KUHN: Uighurs are a Turkish-speaking Muslim minority in China's northwest. And as fresh as the new administration's ideas may be, no recent U.S. president has been able to avoid contention with China on issues such as minority rights, freedom of religion and democracy. Again, here's David Lampton.

Dr. LAMPTON: I think both leaderships, going back to Nixon and Mao and up to the current, have really realized that we have both conflicting and overlapping interests, and on balance, we can get more through cooperation than, you know, a breakdown into conflict but that this will never be an easy relationship to manage.

KUHN: There are plenty of people in both countries who think that conflict between the U.S. and China is inevitable. Mr. Obama will need to keep that from becoming a self-fulfilling prophecy. Admiral William Fallon was head of the U.S. Pacific Command from 2005 to 2007. He says that the U.S. needs to nudge China's military modernization in a benign direction.

Admiral WILLIAM FALLON (Retired, U.S. Navy): It's certainly bears watching and, more than just watching, engagement by us as a nation to try to get them to be much more transparent in what they're doing, which they are not, and to encourage them to construct a military that's only appropriate to their internal needs and not to pursue some aggressive path.

KUHN: As much as U.S. actions may influence China's future direction, neither side can foresee how China will turn out and whether China will become a nation that is, on balance, more friendly or hostile to the U.S.

(Soundbite of Mr. Deng Xiaoping, 1974)

Mr. DENG XIAOPING (Former Leader, Chinese Communist Party): (Through translator) China is not now and will never become a superpower.

KUHN: Deng Xiaoping, who would later become China's paramount leader, made that pledge at the United Nations in 1974. But then he offered some cautionary advice.

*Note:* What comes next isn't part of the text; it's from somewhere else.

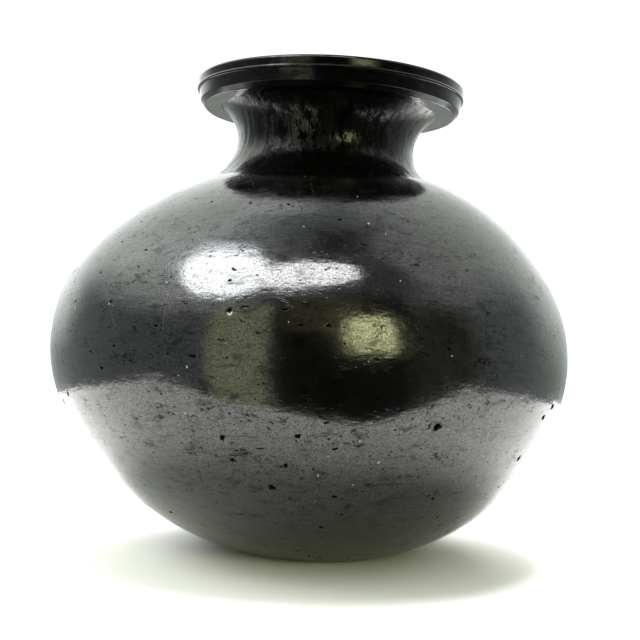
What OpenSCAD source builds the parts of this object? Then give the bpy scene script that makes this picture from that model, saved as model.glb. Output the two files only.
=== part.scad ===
// Burnished black clay pot: a round, footless coil-built jar with a wide flat rim.
// Every piece is a ring of clay about one upright axis, joined face to face.
// Millimetres, +Z up, origin at the centre of the flat resting face.

/* [Body] */
// Widest outside diameter of the belly
body_diameter = 170; // [160:1:190]
// Height of the widest line above the resting face
widest_height = 64.5; // [60:0.5:75]
// Diameter of the flat resting face
base_diameter = 53; // [40:1:70]
// Outside radius of curvature of the belly
belly_radius = 48; // [40:1:55]
// Outside radius of curvature of the shoulder
shoulder_radius = 80; // [65:1:95]
// Thickness of the clay wall
wall = 6; // [4.5:0.5:7]
// Thickness of the floor
floor_thickness = 8; // [7:0.5:10]

/* [Seams] */
// Angle below level, from the bowl's centre, where the pad ends and the bowl begins
pad_seam_angle = 60; // [56:1:62]
// Angle below level, from the belly's centre, where the bowl ends
bowl_seam_angle = 27; // [22:1:32]
// Angle above level, from the belly's centre, where the shoulder begins
shoulder_seam_angle = 35; // [28:1:42]

/* [Neck] */
// Outside diameter of the neck at its narrowest
neck_diameter = 60; // [50:1:70]
// Radius of the hollow curve of the neck's outside
neck_curve = 14; // [10:0.5:16]
// Angle above the throat at which the neck turns into the flat rim
rim_seam_angle = 56; // [50:1:62]

/* [Rim] */
// Outside diameter of the rim
rim_diameter = 90; // [88:1:100]
// Height of the lip above the flat rim
lip_height = 4; // [3.5:0.25:5]
// Radius of the lip's rounded outer edge
lip_bead = 1; // [0.75:0.25:1.5]
// Height of the fine ridge that rings the lip's foot
ridge_height = 0.9; // [0.6:0.1:1.2]
// How far that ridge stands out past the rounded edge above it
ridge_depth = 0.25; // [0.1:0.05:0.5]
// How far the lip stands out past the rim under it
lip_overhang = 0.8; // [0.4:0.1:1.2]
// How far the rim's outer face leans in towards its lower edge
rim_taper = 0.7; // [0.2:0.1:1.2]
// Size of the bevel on the rim's lower edge
rim_bevel = 1.5; // [0.8:0.1:2]

/* [Hidden] */
$fn = 96;
clay = [0.06, 0.06, 0.065];
reach = 400;

// Centre of the belly's curve
belly_x = body_diameter / 2 - belly_radius;
belly_z = widest_height;

// The bowl's curve leaves the belly's without a corner and ends at the resting face
join_x = belly_x + belly_radius * cos(bowl_seam_angle);
join_z = belly_z - belly_radius * sin(bowl_seam_angle);
span_x = base_diameter / 2 - join_x;
bowl_radius = (span_x * span_x + join_z * join_z)
    / (-2 * (span_x * cos(bowl_seam_angle) + join_z * sin(bowl_seam_angle)));
bowl_x = join_x - bowl_radius * cos(bowl_seam_angle);
bowl_z = join_z + bowl_radius * sin(bowl_seam_angle);
pad_foot = bowl_x + bowl_z / tan(pad_seam_angle);

// The shoulder's curve leaves the belly's without a corner
shoulder_x = belly_x + (belly_radius - shoulder_radius) * cos(shoulder_seam_angle);
shoulder_z = belly_z + (belly_radius - shoulder_radius) * sin(shoulder_seam_angle);

// Centre of the neck's hollow curve, outside the clay, touching the shoulder's curve
neck_x = neck_diameter / 2 + neck_curve;
neck_seam_angle = acos((neck_x - shoulder_x) / (shoulder_radius + neck_curve));
neck_z = shoulder_z + (shoulder_radius + neck_curve) * sin(neck_seam_angle);

// Outer and inner corners of the seam between neck and rim
rim_x = neck_x - neck_curve * cos(rim_seam_angle);
rim_z = neck_z + neck_curve * sin(rim_seam_angle);
mouth_x = neck_x - (neck_curve + wall) * cos(rim_seam_angle);
mouth_z = neck_z + (neck_curve + wall) * sin(rim_seam_angle);

rim_r = rim_diameter / 2;
tier_r = rim_r - lip_overhang;
edge_r = tier_r - rim_taper;
top_z = mouth_z + lip_height;

// Centre of the lip's rounded edge
bead_x = rim_r - ridge_depth - lip_bead;
bead_z = top_z - lip_bead;
// The slope down to the mouth starts just inside the rounded edge's skin
crest = lip_bead * 0.97;
crest_angle = 114;

// Section of a wall of even thickness, its curve centred at (x, z), between two seams
module wall_section(x, z, r_in, r_out, from, to) {
    intersection() {
        translate([x, z]) difference() {
            circle(r = r_out);
            circle(r = r_in);
        }
        polygon([[x, z],
                 [x + reach * cos(from), z + reach * sin(from)],
                 [x + reach * cos(to), z + reach * sin(to)]]);
    }
}

// Flat-bottomed pad that the walls are built up from
module base_pad() {
    color(clay) rotate_extrude() intersection() {
        difference() {
            translate([bowl_x, bowl_z]) circle(r = bowl_radius);
            intersection() {
                translate([bowl_x, bowl_z]) circle(r = bowl_radius - wall);
                translate([-reach, floor_thickness]) square([2 * reach, reach]);
            }
        }
        polygon([[0, 0], [pad_foot, 0], [bowl_x, bowl_z], [0, bowl_z]]);
    }
}

// Lower wall, from the pad up to the belly
module bowl() {
    color(clay) rotate_extrude()
        wall_section(bowl_x, bowl_z, bowl_radius - wall, bowl_radius,
                     -pad_seam_angle, -bowl_seam_angle);
}

// Widest band of the body
module belly() {
    color(clay) rotate_extrude()
        wall_section(belly_x, belly_z, belly_radius - wall, belly_radius,
                     -bowl_seam_angle, shoulder_seam_angle);
}

// Upper wall, closing in to the neck
module shoulder() {
    color(clay) rotate_extrude()
        wall_section(shoulder_x, shoulder_z, shoulder_radius - wall, shoulder_radius,
                     shoulder_seam_angle, neck_seam_angle);
}

// Hollow-curved collar, narrowest at the throat and flaring out to the rim
module neck() {
    color(clay) rotate_extrude()
        wall_section(neck_x, neck_z, neck_curve, neck_curve + wall,
                     180 - rim_seam_angle, 180 + neck_seam_angle);
}

// Flat rim around the mouth, with a bevelled lower edge
module rim() {
    color(clay) rotate_extrude()
        polygon([[rim_x, rim_z],
                 [edge_r - rim_bevel, rim_z],
                 [edge_r, rim_z + rim_bevel],
                 [tier_r, mouth_z],
                 [mouth_x, mouth_z]]);
}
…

(Soundbite of Mr. Deng Xiaoping, 1974)

Mr. DENG: (Through translator) If China ever becomes a superpower - bullying, invading and exploiting other countries - then you should label it a socialist imperial power. You should expose it, oppose it and, together with the Chinese people, overthrow it.

KUHN: So when China is headed in the right direction, advisors say, Mr. Obama ought to give it some credit and encouragement. But when it heads in the wrong direction, as Deng clearly implied, Mr. Obama won't be hurting the Chinese people's feelings if he stands up to their government. Anthony Kuhn, NPR News, Beijing.